A melee ensued with all 10 skaters joining in. With Carkner landing punch after punch and the linesmen late in getting involved, Brandon Dubinsky would jump in to remove Carkner from Boyle. Once order was restored, for the moment at least, the officials would gather to decide on the resulting penalties.
Carkner would get two for roughing, a five-minute major for fighting and a game misconduct. Dubinsky surprisingly would also get two for roughing and a game misconduct for being third guy in an altercation. The Rangers would end up with a full five-minute PP chance out of it all. Unfortunately the Blue Shirts couldn’t get anything going on their first man-advantage opportunity.
- Chris Neil would continue the Senators targeting of Boyle when he too challenged Boyle at 8:17. This time Boyle would accept the invitation. The fight didn’t last long and no one landed any big-time punches but it was important for Boyle to stand up for himself.
- Just 0:15 later, Sergei Gonchar would take a tripping penalty and give the Rangers their second man-advantage. This time the Blue Shirts would capitalize with Anton Stralman sneaking a slapshot by Craig Anderson. The goal was assisted by Dan Girardi and Artem Anisimov. For Anisimov it was his third assist of the series.
- The goalies would trade great saves late in the period. Hank would stop a deking Nick Foligno with the right pad on a mini-breakaway. Anderson, following a late elbowing penalty to Chris Phillips, stoned Ryan Callahan all alone in front of the cage with just 0:46 left in the period.
- The first frame would end with each team getting 10 shots on goal and the Rangers holding onto a 1 – 0 lead.
- The Rangers controlled play for the better part of the first half of period two out-chancing the Senators 6 – 1 according the numbers given by NBCSN.
- During the physical first period, the Rangers maintained discipline. That changed in period two. Carl Hagelin got his elbow up into the head of Ottawa captain Daniel Alfredsson on a check along the LW boards at 10:32. The refs would assess a major penalty to the Rangers rookie and the Senators would take advantage.
- Karlsson, held in check for much of the game to this point, drew the Sens even on the ensuing PP. From behind the goal line on the RW side Karlsson snapped a puck toward the front of the net where it deflected off the skate of Michael Del Zotto and into the net. Filip Kuba earned the lone assist on the goal.
- Later Karlsson appeared to get away with a slew foot to Richards but the referees certainly did catch the retaliation and penalized Richards two minutes for roughing. The Rangers would kill off the PP.
- Despite an early advantage in play, the Rangers would only finish the period with a 12 – 10 lead in shots.
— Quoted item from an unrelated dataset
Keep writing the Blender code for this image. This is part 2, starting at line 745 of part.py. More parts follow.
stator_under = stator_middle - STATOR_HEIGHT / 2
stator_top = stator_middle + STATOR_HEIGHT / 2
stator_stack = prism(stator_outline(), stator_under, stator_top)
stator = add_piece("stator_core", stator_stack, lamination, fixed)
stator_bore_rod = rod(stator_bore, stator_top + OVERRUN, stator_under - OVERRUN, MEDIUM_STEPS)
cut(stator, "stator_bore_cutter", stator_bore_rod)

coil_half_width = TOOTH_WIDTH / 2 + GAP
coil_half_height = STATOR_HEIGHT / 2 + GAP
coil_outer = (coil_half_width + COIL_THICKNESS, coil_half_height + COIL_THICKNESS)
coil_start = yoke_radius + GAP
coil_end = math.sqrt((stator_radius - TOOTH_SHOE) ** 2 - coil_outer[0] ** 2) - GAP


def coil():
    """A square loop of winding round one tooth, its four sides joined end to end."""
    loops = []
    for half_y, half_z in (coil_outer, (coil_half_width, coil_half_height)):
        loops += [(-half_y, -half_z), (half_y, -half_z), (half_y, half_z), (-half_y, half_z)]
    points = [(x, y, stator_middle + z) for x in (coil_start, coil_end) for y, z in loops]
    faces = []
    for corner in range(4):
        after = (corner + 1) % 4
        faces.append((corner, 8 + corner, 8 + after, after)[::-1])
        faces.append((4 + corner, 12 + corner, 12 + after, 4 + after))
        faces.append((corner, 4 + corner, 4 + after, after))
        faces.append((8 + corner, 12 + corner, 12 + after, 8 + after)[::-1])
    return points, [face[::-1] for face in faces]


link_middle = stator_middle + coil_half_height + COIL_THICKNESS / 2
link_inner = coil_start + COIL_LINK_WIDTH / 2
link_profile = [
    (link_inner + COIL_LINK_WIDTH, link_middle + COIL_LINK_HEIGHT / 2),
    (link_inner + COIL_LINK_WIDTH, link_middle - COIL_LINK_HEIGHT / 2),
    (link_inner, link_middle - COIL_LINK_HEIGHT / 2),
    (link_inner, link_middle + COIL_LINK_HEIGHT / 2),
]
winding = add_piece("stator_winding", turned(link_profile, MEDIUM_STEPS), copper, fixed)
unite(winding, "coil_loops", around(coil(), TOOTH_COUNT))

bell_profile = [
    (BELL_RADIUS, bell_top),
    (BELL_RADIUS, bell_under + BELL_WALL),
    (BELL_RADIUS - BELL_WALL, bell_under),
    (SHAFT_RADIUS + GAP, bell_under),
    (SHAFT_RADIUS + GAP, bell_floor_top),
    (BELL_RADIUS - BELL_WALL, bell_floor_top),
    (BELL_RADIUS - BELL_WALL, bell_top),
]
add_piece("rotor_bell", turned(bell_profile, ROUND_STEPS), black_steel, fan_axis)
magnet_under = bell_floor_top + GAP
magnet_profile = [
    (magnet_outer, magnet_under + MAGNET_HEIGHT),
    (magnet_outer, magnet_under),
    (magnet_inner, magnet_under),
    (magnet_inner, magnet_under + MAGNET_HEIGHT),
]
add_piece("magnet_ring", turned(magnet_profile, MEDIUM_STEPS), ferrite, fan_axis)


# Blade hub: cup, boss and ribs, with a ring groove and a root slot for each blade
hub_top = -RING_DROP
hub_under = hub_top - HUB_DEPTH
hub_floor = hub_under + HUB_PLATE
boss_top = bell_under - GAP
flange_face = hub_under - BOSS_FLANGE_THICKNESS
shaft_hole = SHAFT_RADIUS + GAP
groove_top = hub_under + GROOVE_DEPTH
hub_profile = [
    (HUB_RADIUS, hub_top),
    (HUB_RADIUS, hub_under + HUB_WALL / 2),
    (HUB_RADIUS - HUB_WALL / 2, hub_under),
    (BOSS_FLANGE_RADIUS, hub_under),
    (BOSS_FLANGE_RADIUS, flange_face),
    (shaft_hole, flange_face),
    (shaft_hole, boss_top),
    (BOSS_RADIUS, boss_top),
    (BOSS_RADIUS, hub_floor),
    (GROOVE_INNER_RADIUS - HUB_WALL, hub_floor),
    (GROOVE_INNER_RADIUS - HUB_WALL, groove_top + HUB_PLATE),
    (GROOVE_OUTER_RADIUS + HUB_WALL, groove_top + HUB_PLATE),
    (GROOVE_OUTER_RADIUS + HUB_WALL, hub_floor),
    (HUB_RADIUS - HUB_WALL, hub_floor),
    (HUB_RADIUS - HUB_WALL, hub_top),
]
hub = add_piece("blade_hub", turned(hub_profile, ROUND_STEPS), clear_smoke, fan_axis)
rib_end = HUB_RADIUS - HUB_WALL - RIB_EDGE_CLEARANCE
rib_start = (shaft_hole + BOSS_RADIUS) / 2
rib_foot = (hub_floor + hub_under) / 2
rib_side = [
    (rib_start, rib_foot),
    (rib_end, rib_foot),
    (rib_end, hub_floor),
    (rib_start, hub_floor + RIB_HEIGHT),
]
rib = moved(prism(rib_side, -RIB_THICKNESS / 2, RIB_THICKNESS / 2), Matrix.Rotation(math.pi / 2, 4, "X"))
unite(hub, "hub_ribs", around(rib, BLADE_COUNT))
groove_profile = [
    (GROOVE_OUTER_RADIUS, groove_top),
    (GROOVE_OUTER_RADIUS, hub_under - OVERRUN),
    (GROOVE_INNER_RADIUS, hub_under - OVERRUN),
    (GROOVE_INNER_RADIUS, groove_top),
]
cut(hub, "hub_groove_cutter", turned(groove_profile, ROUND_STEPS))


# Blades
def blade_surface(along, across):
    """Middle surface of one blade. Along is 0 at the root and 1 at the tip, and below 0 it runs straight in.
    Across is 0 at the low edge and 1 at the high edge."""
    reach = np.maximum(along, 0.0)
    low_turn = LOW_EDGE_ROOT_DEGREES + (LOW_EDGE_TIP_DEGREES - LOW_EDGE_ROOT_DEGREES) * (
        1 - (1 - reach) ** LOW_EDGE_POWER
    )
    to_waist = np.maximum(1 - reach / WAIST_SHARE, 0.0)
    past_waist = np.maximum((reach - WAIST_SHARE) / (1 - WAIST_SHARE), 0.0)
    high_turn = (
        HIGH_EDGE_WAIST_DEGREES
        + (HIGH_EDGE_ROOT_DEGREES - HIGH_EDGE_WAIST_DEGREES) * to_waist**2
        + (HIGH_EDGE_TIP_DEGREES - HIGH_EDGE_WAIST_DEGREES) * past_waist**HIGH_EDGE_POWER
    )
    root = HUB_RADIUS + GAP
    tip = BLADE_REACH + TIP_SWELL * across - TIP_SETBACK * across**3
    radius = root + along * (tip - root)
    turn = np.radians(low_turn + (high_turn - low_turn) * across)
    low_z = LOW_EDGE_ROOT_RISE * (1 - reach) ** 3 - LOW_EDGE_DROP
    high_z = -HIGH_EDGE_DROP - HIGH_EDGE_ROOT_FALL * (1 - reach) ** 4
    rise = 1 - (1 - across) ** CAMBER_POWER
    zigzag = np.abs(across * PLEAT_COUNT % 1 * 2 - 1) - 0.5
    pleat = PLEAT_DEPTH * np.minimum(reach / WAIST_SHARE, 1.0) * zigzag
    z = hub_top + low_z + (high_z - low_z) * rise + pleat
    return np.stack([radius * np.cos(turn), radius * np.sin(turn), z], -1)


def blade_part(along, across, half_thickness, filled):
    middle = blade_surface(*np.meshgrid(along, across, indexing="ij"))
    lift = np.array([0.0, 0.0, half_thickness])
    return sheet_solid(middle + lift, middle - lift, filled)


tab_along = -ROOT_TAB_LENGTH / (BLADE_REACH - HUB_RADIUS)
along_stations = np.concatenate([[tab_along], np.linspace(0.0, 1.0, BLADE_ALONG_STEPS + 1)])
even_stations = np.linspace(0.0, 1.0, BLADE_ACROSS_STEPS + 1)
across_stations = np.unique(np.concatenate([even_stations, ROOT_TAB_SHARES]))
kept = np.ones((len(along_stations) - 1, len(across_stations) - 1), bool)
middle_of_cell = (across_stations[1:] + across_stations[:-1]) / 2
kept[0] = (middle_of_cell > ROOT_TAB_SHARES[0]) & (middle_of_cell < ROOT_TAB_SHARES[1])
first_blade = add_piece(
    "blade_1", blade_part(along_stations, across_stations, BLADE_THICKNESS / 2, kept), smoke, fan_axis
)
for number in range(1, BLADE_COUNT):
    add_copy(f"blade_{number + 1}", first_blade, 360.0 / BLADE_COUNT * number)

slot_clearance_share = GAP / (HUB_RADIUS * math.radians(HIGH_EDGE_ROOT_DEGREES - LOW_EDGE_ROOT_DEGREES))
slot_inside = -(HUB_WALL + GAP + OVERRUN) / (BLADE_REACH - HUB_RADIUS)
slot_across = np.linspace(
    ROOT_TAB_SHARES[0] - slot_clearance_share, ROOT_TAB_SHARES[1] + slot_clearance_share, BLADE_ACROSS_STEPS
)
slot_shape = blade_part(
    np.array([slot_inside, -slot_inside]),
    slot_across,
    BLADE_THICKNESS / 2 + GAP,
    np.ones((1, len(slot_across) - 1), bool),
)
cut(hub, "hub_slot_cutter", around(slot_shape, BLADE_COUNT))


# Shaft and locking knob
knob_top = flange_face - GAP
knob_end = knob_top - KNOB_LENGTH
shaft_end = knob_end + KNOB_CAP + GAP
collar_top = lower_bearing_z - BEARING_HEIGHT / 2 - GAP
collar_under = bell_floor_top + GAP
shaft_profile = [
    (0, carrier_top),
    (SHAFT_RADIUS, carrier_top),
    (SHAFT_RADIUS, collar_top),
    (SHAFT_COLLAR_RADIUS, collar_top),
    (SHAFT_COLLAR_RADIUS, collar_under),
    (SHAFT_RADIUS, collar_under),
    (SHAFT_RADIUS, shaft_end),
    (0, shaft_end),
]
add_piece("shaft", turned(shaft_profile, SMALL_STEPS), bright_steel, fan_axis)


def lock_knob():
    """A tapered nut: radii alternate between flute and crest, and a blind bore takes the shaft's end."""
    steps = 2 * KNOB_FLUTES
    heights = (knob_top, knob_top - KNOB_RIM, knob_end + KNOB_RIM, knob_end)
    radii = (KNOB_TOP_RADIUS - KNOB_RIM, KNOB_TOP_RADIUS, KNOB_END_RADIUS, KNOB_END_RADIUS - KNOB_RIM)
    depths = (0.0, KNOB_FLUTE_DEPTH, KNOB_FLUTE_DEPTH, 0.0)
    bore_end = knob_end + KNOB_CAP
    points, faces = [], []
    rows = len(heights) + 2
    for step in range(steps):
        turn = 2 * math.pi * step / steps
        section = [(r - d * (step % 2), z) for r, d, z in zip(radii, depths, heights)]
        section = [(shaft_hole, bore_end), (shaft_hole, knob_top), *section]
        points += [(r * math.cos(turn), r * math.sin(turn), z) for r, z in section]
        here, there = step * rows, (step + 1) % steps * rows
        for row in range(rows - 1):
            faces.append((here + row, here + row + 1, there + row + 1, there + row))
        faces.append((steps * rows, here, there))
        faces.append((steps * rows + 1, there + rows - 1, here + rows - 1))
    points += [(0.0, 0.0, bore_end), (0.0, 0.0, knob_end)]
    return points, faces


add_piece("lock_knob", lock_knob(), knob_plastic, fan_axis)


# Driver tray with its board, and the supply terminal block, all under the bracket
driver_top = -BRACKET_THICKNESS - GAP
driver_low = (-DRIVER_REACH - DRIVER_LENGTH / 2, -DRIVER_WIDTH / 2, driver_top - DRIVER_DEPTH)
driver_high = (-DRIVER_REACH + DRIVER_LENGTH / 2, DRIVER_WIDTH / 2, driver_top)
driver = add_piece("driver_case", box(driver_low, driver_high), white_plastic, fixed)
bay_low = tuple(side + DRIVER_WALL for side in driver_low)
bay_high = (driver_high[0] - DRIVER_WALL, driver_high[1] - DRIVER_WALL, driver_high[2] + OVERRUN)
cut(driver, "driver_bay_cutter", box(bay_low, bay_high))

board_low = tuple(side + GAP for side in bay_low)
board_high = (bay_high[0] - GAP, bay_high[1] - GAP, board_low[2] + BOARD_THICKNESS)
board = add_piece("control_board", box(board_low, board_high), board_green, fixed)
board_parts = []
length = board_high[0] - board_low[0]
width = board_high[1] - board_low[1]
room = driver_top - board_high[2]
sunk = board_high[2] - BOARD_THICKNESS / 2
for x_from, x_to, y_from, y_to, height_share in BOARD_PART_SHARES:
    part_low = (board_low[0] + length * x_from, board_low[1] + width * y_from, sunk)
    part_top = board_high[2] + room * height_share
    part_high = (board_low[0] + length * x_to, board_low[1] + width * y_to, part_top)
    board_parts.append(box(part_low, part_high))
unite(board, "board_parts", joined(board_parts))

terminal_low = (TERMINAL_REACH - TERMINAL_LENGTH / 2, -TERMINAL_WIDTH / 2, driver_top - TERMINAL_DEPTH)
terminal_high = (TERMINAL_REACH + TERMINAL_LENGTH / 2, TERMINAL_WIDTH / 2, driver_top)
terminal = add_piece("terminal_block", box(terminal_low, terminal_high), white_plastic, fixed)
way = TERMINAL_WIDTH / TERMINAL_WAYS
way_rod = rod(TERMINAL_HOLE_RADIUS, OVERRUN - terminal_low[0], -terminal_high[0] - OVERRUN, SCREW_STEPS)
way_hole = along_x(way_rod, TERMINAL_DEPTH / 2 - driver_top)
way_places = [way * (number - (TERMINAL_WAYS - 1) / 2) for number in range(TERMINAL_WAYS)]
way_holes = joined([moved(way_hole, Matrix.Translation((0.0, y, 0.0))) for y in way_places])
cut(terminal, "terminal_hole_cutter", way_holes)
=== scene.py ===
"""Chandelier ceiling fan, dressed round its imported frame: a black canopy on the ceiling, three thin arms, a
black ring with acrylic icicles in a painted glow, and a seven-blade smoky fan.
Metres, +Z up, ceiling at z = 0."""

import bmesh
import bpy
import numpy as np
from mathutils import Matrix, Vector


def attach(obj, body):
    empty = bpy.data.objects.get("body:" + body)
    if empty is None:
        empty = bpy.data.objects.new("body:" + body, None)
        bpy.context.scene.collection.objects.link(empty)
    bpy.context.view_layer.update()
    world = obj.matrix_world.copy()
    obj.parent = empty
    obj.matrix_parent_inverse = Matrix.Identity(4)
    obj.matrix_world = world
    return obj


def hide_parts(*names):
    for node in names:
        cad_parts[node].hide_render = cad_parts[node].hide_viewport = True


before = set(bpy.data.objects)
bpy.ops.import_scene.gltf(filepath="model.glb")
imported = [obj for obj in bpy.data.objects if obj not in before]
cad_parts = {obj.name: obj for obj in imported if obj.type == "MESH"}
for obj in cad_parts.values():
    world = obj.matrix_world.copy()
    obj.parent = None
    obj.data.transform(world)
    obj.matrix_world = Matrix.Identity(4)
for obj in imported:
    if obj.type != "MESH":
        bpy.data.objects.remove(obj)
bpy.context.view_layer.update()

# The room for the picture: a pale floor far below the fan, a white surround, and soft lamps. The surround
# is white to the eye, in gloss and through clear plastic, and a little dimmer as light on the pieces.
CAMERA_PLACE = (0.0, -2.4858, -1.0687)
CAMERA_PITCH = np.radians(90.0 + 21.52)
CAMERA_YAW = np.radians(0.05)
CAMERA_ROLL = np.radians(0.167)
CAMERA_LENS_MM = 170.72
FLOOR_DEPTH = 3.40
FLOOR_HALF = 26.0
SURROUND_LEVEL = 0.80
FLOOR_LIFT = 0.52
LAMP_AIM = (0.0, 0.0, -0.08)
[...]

- Boyle would gain a measure of revenge and nearly record his second consecutive game-winning goal when he beat Anderson with a wrist shot similar to the one he potted Thursday. Ruslan Fedotenko and Del Zotto assisted.
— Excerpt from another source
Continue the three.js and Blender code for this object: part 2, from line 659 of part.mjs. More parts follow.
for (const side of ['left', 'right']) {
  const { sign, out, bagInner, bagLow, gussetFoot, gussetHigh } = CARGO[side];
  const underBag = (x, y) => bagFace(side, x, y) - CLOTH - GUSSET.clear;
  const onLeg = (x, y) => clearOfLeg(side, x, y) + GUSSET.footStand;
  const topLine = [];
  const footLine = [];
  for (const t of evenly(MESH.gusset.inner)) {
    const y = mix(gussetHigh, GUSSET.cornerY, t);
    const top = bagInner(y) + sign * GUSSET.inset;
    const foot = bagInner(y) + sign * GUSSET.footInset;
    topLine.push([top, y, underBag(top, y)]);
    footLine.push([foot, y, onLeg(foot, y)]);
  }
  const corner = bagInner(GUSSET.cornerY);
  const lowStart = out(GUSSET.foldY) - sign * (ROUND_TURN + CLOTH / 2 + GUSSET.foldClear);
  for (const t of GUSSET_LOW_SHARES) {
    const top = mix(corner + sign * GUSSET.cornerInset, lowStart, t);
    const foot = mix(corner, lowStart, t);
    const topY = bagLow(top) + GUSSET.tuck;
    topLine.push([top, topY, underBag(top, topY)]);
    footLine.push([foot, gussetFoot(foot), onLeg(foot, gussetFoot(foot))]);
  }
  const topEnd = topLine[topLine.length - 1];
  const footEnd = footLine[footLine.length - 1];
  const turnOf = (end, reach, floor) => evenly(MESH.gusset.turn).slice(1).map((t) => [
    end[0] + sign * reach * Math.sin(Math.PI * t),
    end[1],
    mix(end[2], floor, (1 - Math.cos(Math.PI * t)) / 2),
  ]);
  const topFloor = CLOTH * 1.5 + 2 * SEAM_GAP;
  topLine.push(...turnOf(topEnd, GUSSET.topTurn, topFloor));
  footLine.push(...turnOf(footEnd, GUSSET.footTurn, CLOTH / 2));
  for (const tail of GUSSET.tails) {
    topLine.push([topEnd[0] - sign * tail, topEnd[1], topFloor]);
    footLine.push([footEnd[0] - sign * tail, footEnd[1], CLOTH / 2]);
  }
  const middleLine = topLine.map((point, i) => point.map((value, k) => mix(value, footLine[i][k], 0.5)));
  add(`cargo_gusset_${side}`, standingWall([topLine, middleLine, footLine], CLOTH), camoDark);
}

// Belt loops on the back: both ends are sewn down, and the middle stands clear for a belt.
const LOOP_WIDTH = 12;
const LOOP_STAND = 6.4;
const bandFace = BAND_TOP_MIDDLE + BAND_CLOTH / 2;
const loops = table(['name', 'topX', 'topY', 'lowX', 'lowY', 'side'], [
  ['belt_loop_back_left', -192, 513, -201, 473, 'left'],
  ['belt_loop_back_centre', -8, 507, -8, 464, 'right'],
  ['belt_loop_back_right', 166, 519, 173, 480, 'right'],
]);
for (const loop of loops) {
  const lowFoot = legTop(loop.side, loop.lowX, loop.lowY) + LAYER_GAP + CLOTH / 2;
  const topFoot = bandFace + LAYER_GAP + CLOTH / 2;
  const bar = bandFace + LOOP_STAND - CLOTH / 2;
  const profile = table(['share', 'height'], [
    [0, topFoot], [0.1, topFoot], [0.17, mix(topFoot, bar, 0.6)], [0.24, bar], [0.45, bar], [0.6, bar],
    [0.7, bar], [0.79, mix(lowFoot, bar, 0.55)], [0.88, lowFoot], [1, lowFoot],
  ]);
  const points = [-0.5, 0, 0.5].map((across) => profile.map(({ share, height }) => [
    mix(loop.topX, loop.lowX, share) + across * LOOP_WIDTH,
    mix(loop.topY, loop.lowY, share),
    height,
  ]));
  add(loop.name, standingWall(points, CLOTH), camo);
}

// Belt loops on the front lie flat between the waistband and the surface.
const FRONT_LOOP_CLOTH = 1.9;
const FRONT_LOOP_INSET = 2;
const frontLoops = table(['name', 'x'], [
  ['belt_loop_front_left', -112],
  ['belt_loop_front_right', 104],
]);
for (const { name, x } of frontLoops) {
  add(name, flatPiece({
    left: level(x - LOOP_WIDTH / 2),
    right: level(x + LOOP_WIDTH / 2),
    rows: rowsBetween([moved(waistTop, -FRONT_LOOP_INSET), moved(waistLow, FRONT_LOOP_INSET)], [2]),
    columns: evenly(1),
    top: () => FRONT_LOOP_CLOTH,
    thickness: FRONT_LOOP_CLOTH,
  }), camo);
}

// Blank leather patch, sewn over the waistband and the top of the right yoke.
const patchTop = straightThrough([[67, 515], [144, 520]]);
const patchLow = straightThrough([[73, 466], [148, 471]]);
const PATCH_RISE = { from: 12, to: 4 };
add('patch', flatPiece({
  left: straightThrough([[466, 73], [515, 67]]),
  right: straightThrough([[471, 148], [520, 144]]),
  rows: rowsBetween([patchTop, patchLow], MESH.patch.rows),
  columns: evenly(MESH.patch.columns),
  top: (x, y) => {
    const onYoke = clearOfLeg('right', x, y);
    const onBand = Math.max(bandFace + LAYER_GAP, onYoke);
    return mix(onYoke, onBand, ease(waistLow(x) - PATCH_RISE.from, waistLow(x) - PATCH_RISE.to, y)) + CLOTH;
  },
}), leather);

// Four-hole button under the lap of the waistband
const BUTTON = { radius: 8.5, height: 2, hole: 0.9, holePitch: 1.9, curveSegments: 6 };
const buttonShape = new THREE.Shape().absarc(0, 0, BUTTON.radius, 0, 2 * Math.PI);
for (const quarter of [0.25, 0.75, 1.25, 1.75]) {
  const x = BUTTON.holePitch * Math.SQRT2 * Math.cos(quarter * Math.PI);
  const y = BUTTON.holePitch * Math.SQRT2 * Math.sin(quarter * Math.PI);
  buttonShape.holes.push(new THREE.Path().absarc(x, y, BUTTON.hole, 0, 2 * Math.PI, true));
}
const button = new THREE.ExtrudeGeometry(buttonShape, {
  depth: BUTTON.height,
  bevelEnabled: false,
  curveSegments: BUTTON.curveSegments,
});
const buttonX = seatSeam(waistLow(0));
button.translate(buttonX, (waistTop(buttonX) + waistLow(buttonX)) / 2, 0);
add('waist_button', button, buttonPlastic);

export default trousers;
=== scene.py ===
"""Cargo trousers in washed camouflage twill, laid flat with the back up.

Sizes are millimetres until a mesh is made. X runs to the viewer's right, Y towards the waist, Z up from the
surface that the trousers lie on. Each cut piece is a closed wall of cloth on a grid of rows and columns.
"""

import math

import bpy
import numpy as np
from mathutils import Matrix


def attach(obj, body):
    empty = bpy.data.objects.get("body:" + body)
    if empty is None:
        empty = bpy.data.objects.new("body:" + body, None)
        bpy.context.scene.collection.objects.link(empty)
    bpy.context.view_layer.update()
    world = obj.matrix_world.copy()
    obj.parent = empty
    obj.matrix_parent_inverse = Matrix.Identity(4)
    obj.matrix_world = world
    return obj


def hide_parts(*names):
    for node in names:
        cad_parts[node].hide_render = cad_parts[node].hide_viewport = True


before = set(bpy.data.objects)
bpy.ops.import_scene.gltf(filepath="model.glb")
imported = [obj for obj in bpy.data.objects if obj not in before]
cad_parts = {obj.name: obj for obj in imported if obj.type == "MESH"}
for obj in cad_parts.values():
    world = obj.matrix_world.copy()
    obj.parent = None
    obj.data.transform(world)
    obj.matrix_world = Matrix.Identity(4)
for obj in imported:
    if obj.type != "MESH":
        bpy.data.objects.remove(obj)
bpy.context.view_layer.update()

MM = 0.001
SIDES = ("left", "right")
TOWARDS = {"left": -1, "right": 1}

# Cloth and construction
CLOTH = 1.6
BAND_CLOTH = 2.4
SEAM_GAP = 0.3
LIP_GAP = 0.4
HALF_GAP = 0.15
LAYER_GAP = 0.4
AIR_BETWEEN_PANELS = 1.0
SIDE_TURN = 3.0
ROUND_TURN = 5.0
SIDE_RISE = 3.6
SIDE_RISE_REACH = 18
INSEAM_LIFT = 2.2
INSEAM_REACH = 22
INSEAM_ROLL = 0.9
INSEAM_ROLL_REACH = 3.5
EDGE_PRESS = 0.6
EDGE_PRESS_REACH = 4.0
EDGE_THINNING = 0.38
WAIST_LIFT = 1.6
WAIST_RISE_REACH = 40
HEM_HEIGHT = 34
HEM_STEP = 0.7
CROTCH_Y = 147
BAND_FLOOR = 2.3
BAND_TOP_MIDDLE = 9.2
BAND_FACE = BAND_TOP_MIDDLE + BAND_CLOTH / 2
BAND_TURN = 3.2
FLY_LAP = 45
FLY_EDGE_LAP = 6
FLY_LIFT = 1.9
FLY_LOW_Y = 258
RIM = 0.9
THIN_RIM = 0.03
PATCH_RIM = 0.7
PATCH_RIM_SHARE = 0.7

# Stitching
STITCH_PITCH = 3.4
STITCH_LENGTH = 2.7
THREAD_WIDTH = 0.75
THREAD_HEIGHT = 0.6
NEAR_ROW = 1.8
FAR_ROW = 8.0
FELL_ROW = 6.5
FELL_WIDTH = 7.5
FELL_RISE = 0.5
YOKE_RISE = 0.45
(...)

- The Rangers seemed to be closing in on a two-game series lead until Nick Foligno would again knot the game up for the Senators. A shot attempt by Konopka kicked off Del Zotto and right onto the stick of Foligno. The Senators forward was able to flick the biscuit by Hank. Kyle Turris was credited with the secondary assist.
- Girardi would nearly put the Rangers ahead with less than three minutes to go. He slipped in from the right point and accepted a feed for a point blank opportunity but Anderson stopped Girardi’s snapshot.
- It wouldn’t take long for Ottawa to end the suspense in the extra session. With heavy traffic and action around Hank, Chris Neil banged home the rebound of a Zack Smith shot just 1:17 in and helped pull the Senators even with the Rangers in the series.
- Ottawa executed their game plan well. They wanted to play physical and they did. They got a ton of traffic to the front of the Rangers net and made things tougher on Hank. This game is further evidence why Paul MacLean is getting attention for a Jack Adams nomination.
- The Rangers game plan seems to be to take the body whenever Karlsson has the puck but were credited with just two on the young rearguard tonight. Yet early on it seemed as if Karlsson was turnover prone and hesitant as he appeared to be worried about getting hit. The plan can be successful but if they give him room Karlsson can hurt them.
- The Rangers played well defensively again, particularly against the Spezza line. His trio was held off the shore sheet and combined for just three shots on goal. Having the last change has allowed Torts to use the McDonagh/Girardi pair against the Spezza line and the Rangers have successfully neutralized the Senators three top goal scorers. That could be more difficult in Ottawa.
- I don’t believe the Hagelin elbow was purposeful but with Alfredsson exiting the game and not returning I would expect a suspension. It seems the number one criteria when determining if a play is suspension-worthy is whether the or not the recipient of the hit was hurt. Since Alfredsson missed the balance of the game this would fit the necessary criteria.
- Watching the game live I was confused as to how they considered Dubinsky to be the third man in the altercation/mugging between Boyle and Carkner. Of course Dubinsky was simply aiding a teammate who was being mercilessly pounded and not actually intervening in a fair fight between willing combatants.
For clarification purposes, I consulted the rule book. Here’s the excerpt from Rule 46.16, Third Man In as found on the NHL.com website:
“A game misconduct penalty, at the discretion of the Referee, shall be imposed on any player who is the first to intervene (third man in) in an altercation already in progress except when a match penalty is being imposed in the original altercation. This penalty is in addition to any other penalties incurred in the same incident.
This rule also applies to subsequent players who elect to intervene in the same or other altercations during the same stoppage of play.
Generally, this rule is applied when a fight occurs.”
The key phrase there is, “except when a match penalty is being imposed in the original altercation.” That’s exactly what happened with Carkner being tossed from the contest for jumping Boyle. So why then was Dubinsky tossed for his intervention?
Who knows how or if Dubinsky’s absence impacted the rest of the game but it seems clear the refs missed this call here.
The series takes a day off on Sunday before going back at it in Ottawa on Monday night, 7pm.